Performance Evaluation of Laser-Based Spherical Coordinate Measurement Systems
|Publication Date:||30 November 2006|
This Standard prescribes methods for the performance evaluation of laser-based spherical coordinate measurement systems and provides a basis for performance comparisons among such systems. Definitions, environmental requirements, and test methods are included with emphasis on point-to-point length measurements. The specified test methods are appropriate for the performance evaluation of a majority of such instruments and are not intended to replace more complete tests that may be required for special applications.
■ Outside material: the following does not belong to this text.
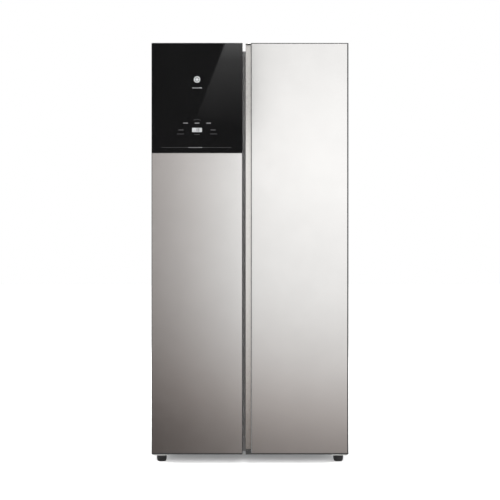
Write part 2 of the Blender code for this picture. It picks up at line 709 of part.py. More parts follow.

This Standard establishes requirements and methods for specifying and testing the performance of a class of spherical coordinate measurement systems called laser trackers.1 A laser tracker is an instrument that directs the light from a ranging device to a retroreflecting target (called a retroreflector) by means of a two-axis rotary steering mechanism while monitoring the angular position of these rotary axes, thereby forming a spherical coordinate metrology system. Such an instrument may measure a static target, track and measure a moving target, or measure (and perhaps track) some combination of static and moving targets.
This Standard focuses specifically on the use of laser trackers as industrial measurement tools rather than their use in surveying or geodesy. Specified tests are designed to evaluate the point-to-point length measurement capabilities of these instruments. Additional tests are included that evaluate the range measurement capability of laser trackers equipped with absolute distance meters (ADMs). The tests do not evaluate workpiece thermal compensation capability and are not sensitive to spherically mounted retroreflector (SMR) imperfections.
1 For purposes of this Standard, the terms spherical coordinate measurement system and laser tracker will be used interchangeably, notwithstanding the ability or inability to track a target.